List all lines of the data containing the word "More".

- [Records for this task]:
::::::
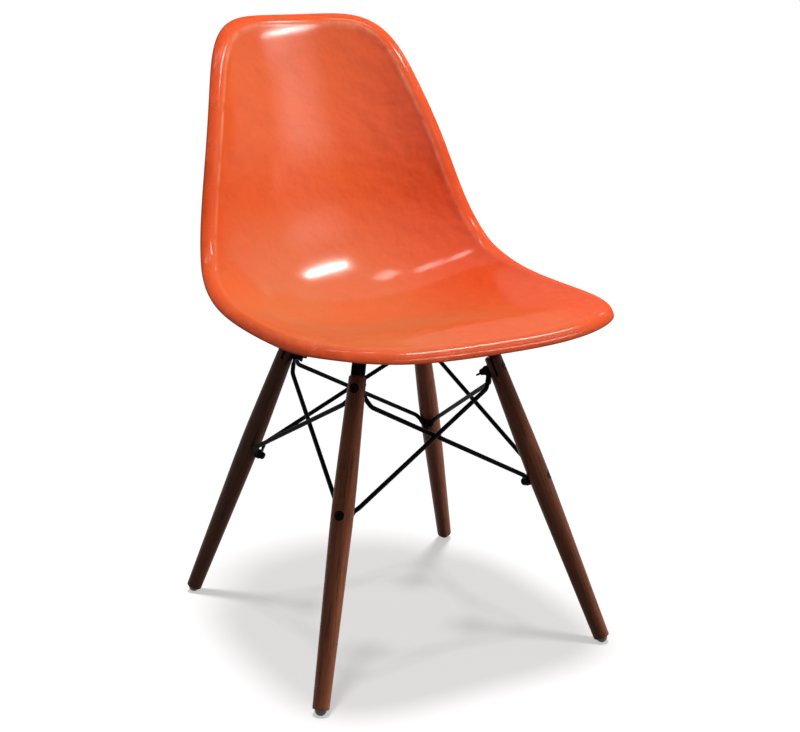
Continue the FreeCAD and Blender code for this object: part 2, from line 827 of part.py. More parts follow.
::::::
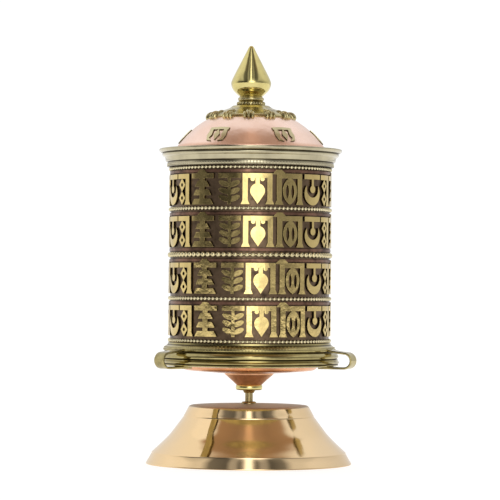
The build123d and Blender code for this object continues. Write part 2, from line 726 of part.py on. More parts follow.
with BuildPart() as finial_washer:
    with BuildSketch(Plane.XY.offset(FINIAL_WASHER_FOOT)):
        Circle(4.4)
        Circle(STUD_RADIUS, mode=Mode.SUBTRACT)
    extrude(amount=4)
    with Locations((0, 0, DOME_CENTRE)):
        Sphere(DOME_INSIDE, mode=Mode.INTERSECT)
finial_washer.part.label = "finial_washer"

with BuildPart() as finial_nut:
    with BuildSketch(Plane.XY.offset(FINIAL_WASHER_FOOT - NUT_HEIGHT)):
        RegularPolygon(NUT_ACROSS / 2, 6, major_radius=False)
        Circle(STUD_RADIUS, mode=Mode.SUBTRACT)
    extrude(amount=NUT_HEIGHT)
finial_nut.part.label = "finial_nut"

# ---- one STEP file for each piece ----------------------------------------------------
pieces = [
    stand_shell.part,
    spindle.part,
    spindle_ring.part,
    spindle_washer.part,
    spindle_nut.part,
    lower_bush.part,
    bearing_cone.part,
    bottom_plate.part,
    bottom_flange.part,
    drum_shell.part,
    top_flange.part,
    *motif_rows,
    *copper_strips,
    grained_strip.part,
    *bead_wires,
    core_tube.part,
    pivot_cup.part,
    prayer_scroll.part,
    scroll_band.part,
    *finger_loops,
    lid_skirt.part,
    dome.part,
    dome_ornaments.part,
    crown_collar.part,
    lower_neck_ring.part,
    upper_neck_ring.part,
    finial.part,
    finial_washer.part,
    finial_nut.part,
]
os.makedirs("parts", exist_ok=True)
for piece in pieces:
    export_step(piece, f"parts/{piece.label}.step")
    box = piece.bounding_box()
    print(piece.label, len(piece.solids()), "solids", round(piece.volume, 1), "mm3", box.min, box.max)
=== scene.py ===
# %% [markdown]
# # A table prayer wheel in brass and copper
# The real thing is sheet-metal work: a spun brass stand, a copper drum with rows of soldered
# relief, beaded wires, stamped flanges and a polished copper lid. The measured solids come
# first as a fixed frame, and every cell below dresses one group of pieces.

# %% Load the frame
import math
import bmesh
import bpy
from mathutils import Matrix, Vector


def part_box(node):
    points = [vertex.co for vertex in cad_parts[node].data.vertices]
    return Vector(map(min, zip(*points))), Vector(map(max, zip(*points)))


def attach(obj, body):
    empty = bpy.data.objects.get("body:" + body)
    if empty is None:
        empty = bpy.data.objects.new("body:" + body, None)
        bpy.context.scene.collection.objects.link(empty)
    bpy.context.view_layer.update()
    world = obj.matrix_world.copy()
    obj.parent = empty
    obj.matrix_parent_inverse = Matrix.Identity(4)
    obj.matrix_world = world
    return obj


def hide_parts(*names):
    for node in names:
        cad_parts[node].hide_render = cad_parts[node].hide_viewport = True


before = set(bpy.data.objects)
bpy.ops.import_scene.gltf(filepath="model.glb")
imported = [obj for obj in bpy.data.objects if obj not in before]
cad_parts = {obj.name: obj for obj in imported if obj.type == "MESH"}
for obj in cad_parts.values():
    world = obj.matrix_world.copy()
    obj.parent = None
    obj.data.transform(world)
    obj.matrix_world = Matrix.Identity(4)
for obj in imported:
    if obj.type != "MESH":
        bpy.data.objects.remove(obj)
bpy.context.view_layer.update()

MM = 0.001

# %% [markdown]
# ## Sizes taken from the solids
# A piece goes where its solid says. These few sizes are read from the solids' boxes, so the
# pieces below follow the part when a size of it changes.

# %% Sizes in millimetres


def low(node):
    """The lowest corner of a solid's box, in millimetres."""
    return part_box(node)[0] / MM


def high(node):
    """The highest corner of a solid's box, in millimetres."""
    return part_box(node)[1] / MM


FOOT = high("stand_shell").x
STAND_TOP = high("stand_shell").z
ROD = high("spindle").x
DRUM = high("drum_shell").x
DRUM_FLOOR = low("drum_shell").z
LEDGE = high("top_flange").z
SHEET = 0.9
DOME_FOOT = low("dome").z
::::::
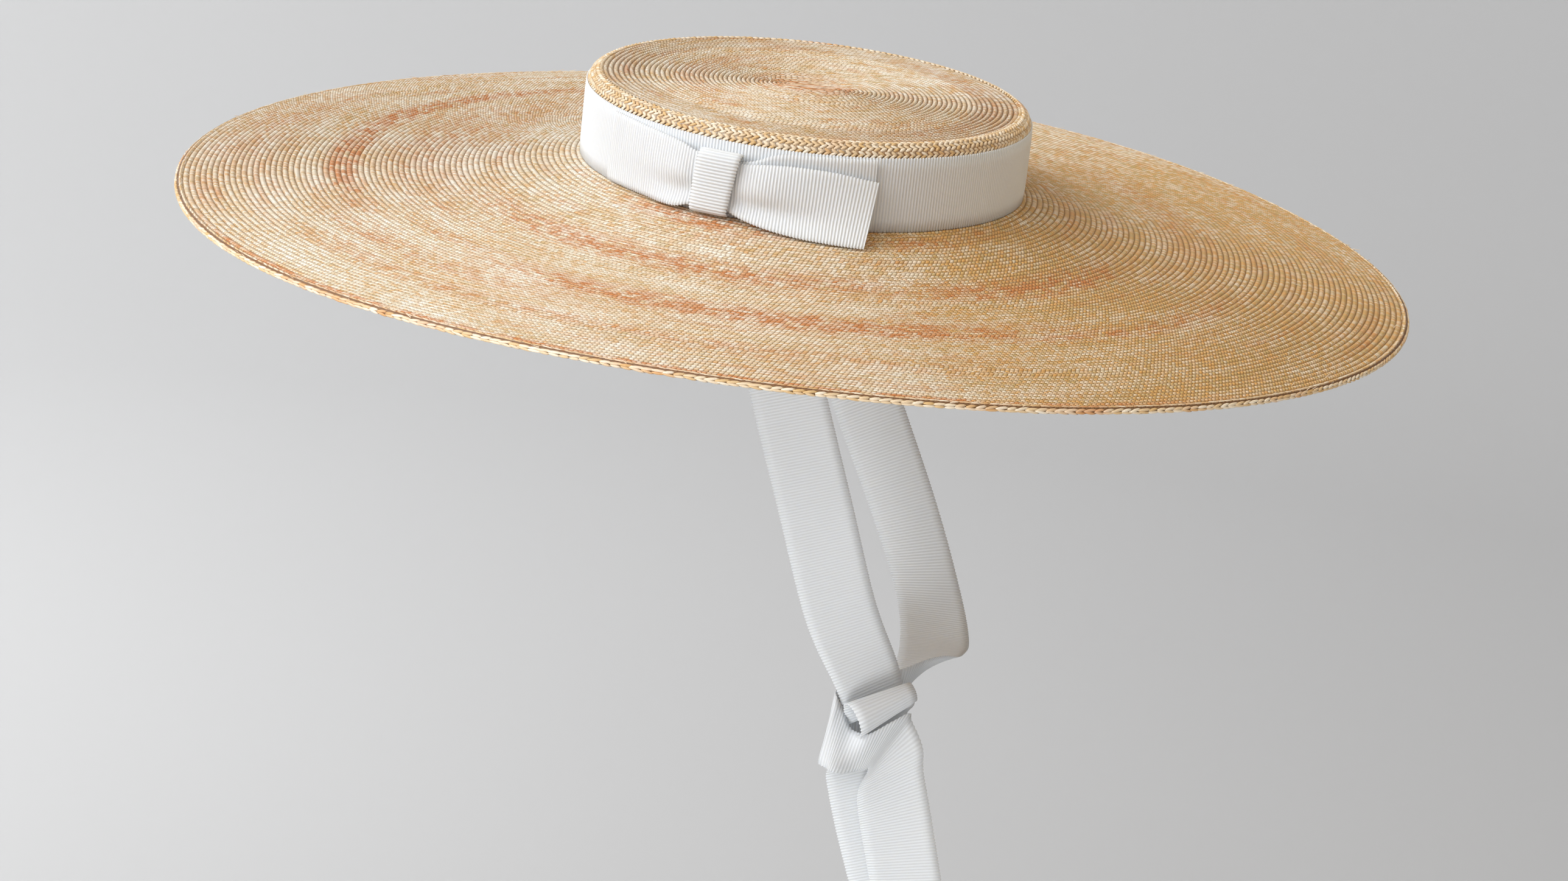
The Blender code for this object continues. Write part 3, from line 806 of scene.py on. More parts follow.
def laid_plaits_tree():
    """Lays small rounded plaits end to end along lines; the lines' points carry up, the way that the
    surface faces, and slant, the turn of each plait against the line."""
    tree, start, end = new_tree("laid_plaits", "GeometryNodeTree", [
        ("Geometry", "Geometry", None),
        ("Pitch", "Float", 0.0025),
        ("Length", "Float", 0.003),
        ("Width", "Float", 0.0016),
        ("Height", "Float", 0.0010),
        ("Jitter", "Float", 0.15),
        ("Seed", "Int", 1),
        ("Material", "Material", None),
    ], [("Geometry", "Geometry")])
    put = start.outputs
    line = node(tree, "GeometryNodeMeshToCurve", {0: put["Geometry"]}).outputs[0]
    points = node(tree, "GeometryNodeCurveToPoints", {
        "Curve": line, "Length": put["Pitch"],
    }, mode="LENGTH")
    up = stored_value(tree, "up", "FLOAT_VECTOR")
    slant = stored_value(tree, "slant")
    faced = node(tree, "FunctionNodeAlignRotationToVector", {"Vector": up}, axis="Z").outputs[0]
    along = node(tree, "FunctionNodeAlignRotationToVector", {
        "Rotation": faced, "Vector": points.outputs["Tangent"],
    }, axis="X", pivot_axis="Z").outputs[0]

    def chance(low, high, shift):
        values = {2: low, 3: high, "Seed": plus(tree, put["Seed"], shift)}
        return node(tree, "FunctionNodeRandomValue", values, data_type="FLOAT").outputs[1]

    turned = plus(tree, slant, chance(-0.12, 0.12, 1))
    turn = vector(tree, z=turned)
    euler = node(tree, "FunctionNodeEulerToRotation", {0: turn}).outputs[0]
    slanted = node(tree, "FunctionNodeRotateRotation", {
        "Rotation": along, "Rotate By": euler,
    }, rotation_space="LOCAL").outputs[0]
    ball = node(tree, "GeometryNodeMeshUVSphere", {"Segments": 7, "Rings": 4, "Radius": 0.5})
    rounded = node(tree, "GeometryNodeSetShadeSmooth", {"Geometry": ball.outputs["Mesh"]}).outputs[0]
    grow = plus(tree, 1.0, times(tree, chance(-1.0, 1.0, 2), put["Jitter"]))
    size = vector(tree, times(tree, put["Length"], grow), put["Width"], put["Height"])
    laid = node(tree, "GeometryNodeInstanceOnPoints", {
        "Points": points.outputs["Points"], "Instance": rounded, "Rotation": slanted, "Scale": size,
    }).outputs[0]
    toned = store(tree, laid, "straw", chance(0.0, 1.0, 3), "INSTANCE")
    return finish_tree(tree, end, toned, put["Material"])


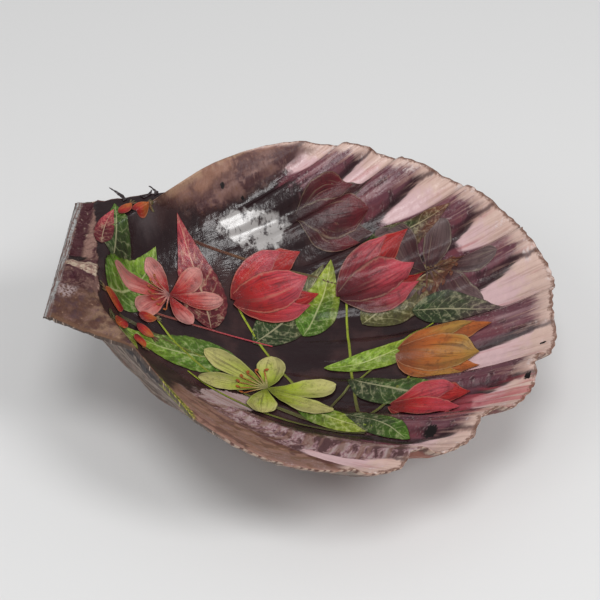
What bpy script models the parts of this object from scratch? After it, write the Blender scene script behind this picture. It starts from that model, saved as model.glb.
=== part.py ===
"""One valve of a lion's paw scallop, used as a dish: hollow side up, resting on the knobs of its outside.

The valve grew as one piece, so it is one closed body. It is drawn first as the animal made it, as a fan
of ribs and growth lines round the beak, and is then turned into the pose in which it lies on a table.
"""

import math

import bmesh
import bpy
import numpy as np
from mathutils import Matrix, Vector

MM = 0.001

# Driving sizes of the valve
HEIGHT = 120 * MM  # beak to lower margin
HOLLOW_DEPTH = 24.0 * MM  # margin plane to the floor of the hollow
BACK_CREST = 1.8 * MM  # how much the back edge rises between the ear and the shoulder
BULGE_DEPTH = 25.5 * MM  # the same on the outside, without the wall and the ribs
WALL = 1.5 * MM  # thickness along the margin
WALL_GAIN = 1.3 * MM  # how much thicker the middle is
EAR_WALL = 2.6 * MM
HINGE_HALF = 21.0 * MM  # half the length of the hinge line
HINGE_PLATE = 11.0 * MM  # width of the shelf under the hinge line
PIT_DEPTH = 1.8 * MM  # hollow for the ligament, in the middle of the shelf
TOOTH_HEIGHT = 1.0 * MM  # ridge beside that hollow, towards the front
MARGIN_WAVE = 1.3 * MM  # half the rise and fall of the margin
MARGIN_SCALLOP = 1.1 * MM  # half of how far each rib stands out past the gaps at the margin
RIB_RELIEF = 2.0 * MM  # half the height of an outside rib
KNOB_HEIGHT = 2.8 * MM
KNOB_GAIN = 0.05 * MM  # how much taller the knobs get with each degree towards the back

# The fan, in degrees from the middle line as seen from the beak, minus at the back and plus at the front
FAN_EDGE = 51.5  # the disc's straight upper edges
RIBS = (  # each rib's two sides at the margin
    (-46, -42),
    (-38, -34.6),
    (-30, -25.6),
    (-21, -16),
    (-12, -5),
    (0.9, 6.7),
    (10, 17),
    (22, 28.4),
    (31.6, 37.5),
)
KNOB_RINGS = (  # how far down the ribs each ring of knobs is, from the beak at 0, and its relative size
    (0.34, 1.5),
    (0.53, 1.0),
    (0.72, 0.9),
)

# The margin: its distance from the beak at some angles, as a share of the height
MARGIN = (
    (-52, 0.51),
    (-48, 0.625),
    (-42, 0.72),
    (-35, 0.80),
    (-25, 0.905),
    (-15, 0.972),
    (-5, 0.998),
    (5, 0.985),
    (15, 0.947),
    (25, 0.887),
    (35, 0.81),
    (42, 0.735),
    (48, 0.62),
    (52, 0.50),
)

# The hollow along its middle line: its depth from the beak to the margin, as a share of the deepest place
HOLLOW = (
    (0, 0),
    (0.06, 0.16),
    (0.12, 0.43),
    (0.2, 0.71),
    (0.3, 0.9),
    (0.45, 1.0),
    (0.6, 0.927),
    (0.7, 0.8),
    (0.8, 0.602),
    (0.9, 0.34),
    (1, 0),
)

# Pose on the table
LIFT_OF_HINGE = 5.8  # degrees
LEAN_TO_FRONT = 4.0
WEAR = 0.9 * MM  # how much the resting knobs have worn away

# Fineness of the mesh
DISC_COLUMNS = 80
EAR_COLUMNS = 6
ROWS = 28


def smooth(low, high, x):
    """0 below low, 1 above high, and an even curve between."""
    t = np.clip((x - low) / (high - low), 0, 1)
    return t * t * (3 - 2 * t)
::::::
- [Written response]:
Continue the FreeCAD and Blender code for this object: part 2, from line 827 of part.py. More parts follow.
The build123d and Blender code for this object continues. Write part 2, from line 726 of part.py on. More parts follow.
The Blender code for this object continues. Write part 3, from line 806 of scene.py on. More parts follow.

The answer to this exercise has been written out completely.